The jetmaker’s chief executive, Jim McNerney, recently told Boeing investors that he anticipates even more 767 orders in the future, despite going 14 months without a single 767 request.

“I think there’s even more demand that we see there,” McNerney said.

Part of that demand is due to the delay in Boeing’s new 787 Dreamliner — a setback that has driven interest in winglet retrofits on the 767, LaMoria said. Rising fuel costs, however, already had prompted some airlines to purchase the winglets.

“Now they know they may have to keep their planes in service a few years longer, it’s a more attractive case,” LaMoria said.
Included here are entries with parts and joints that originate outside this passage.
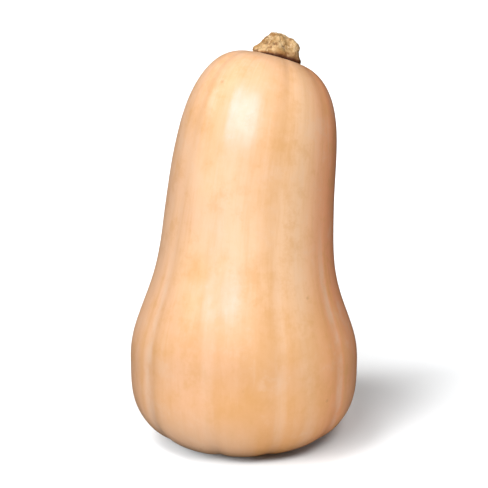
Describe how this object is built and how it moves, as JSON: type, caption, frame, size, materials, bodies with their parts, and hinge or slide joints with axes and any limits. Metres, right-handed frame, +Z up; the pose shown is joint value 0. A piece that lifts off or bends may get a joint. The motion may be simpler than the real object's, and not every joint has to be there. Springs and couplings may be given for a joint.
{
  "type": "butternut squash",
  "caption": "Whole butternut squash that stands on its blossom end, with a round bulb, a thick neck that leans over and a short corky stem stub.",
  "frame": {"origin": "middle of the small flat spot at the blossom end, which the fruit stands on", "axes": "+Z up from the blossom end to the stem; -Y faces the camera of the picture; +X is right in the picture, and the neck leans towards +X and +Y"},
  "size_m": [0.1191, 0.12, 0.2143],
  "materials": {
    "rind": "smooth waxy rind with a soft sheen, pale tan with faint streaks along the fruit",
    "cork": "dry, rough and corky, with brown cracks"
  },
  "bodies": {
    "root": {"fruit": "rind", "stem": "cork"}
  },
  "joints": []
}
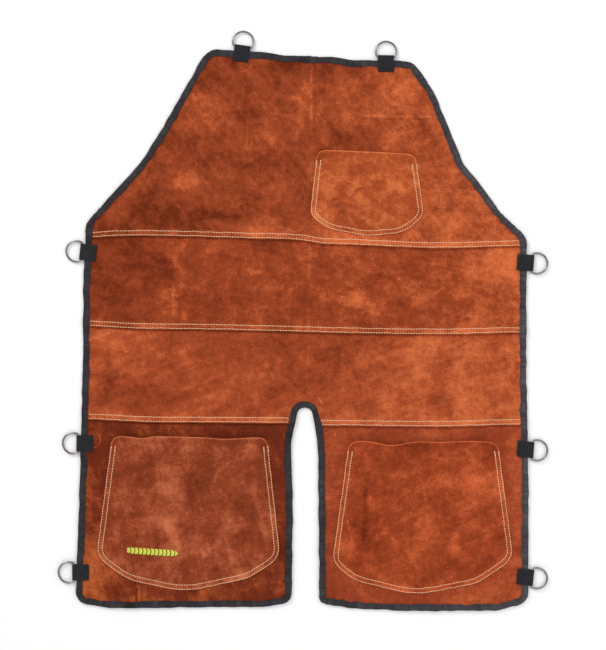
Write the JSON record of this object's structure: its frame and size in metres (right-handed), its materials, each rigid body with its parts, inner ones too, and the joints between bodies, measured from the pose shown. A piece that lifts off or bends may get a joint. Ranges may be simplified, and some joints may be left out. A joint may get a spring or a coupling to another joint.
{
  "type": "split-leg welding apron",
  "caption": "Split-leg leather bib apron laid flat, with bound edges, lapped seams, a chest pocket, thigh pockets and strap rings in webbing tabs.",
  "frame": {"origin": "middle of the apron's underside, on the surface it lies on", "axes": "+Y from the hem to the top of the bib, +X to the viewer's right with the front face up, +Z out of the front face"},
  "size_m": [0.7366, 0.8706, 0.0132],
  "materials": {
    "suede": "brushed split cowhide, mottled orange brown, matt and fuzzy",
    "dark_suede": "the same split cowhide from a darker hide",
    "pocket_suede": "the same split cowhide, lighter piece",
    "tape": "black woven binding tape, matt",
    "webbing": "black woven webbing, slight sheen",
    "nickel": "nickel-plated steel wire, bright",
    "thread": "heat-resistant sewing thread, cream",
    "embroidery": "satin-stitched yellow-green thread"
  },
  "bodies": {
    "waist": {"lower_body_panel": "suede", "upper_body_panel_foot": "suede", "left_leg_panel_head": "dark_suede", "right_leg_panel_head": "suede", "left_waist_binding": "tape", "right_waist_binding": "tape", "slot_binding": "tape", "waist_seam_upper_row": "thread", "waist_seam_lower_row": "thread", "left_leg_seam_upper_row": "thread", "left_leg_seam_lower_row": "thread", "right_leg_seam_upper_row": "thread", "right_leg_seam_lower_row": "thread"},
    "bib": {"bib_panel": "suede", "upper_body_panel": "suede", "bib_binding": "tape", "chest_pocket": "suede", "chest_pocket_outer_row": "thread", "chest_pocket_inner_row": "thread", "bib_seam_upper_row": "thread", "bib_seam_lower_row": "thread", "top_left_tab": "webbing", "top_right_tab": "webbing", "left_shoulder_tab": "webbing", "right_shoulder_tab": "webbing"},
    "left_leg": {"left_leg_panel": "dark_suede", "left_leg_binding": "tape", "left_thigh_pocket": "pocket_suede", "left_thigh_pocket_outer_row": "thread", "left_thigh_pocket_inner_row": "thread", "embroidered_bar": "embroidery", "left_thigh_tab": "webbing", "left_hem_tab": "webbing"},
    "right_leg": {"right_leg_panel": "suede", "right_leg_binding": "tape", "right_thigh_pocket": "pocket_suede", "right_thigh_pocket_outer_row": "thread", "right_thigh_pocket_inner_row": "thread", "right_thigh_tab": "webbing", "right_hem_tab": "webbing"},
    "top_left_ring": {"top_left_ring": "nickel"},
    "top_right_ring": {"top_right_ring": "nickel"},
    "left_shoulder_ring": {"left_shoulder_ring": "nickel"},
    "right_shoulder_ring": {"right_shoulder_ring": "nickel"},
    "left_thigh_ring": {"left_thigh_ring": "nickel"},
    "right_thigh_ring": {"right_thigh_ring": "nickel"},
    "left_hem_ring": {"left_hem_ring": "nickel"},
    "right_hem_ring": {"right_hem_ring": "nickel"}
  },
  "joints": [
    {"name": "bib_fold", "type": "hinge", "parent": "waist", "child": "bib", "pos_m": [0.00004, 0.04586, 0.00515], "axis": [1, 0, 0], "range_deg": [0, 105]},
    {"name": "left_leg_fold", "type": "hinge", "parent": "waist", "child": "left_leg", "pos_m": [0.00004, -0.16364, 0.00515], "axis": [-1, 0, 0], "range_deg": [0, 105]},
    {"name": "right_leg_fold", "type": "hinge", "parent": "waist", "child": "right_leg", "pos_m": [0.00004, -0.16964, 0.00515], "axis": [-1, 0, 0], "range_deg": [0, 105]},
    {"name": "top_left_ring_swing", "type": "hinge", "parent": "bib", "child": "top_left_ring", "pos_m": [-0.09085, 0.41042, 0.0032], "axis": [0.9903, -0.1392, 0], "range_deg": [-120, 120]},
    {"name": "top_right_ring_swing", "type": "hinge", "parent": "bib", "child": "top_right_ring", "pos_m": [0.12461, 0.39536, 0.0032], "axis": [0.9998, -0.0175, 0], "range_deg": [-120, 120]},
    {"name": "left_shoulder_ring_swing", "type": "hinge", "parent": "bib", "child": "left_shoulder_ring", "pos_m": [-0.33184, 0.10332, 0.0032], "axis": [0.1045, 0.9945, 0], "range_deg": [-120, 120]},
    {"name": "right_shoulder_ring_swing", "type": "hinge", "parent": "bib", "child": "right_shoulder_ring", "pos_m": [0.34333, 0.08655, 0.0032], "axis": [-0.0698, -0.9976, 0], "range_deg": [-120, 120]},
    {"name": "left_thigh_ring_swing", "type": "hinge", "parent": "left_leg", "child": "left_thigh_ring", "pos_m": [-0.33686, -0.18406, 0.0032], "axis": [0.0175, 0.9998, 0], "range_deg": [-120, 120]},
    {"name": "right_thigh_ring_swing", "type": "hinge", "parent": "right_leg", "child": "right_thigh_ring", "pos_m": [0.34333, -0.19395, 0.0032], "axis": [-0.0698, -0.9976, 0], "range_deg": [-120, 120]},
    {"name": "left_hem_ring_swing", "type": "hinge", "parent": "left_leg", "child": "left_hem_ring", "pos_m": [-0.34326, -0.37764, 0.0032], "axis": [0, 1, 0], "range_deg": [-120, 120]},
    {"name": "right_hem_ring_swing", "type": "hinge", "parent": "right_leg", "child": "right_hem_ring", "pos_m": [0.34291, -0.3856, 0.0032], "axis": [-0.1045, -0.9945, 0], "range_deg": [-120, 120]}
  ]
}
Some key 787 customers that fly 767s include British Airways, Qantas and All Nippon Airways. All have 787s on order as well. Qantas, for instance, is second only to International Lease and Finance Co. in 787 requests with 65 jets on order. At the end of last year, it listed 29 Boeing 767-300ER jets still in its service.

When Aviation Partners Boeing picks up FAA certification, it expects to pick up more 767 retrofit orders. American Air Lines workers in Kansas City are installing the first 767 winglets and will coordinate with Aviation Partners Boeing on flight tests, LaMoria said. Ultimately, the company predicts it will supply blended winglets for 80 percent of the 767-300ER jets on the market.

“If you don’t understand what Aviation Partners Boeing is about now, you will when you see a 767 flying around with winglets,” LaMoria said.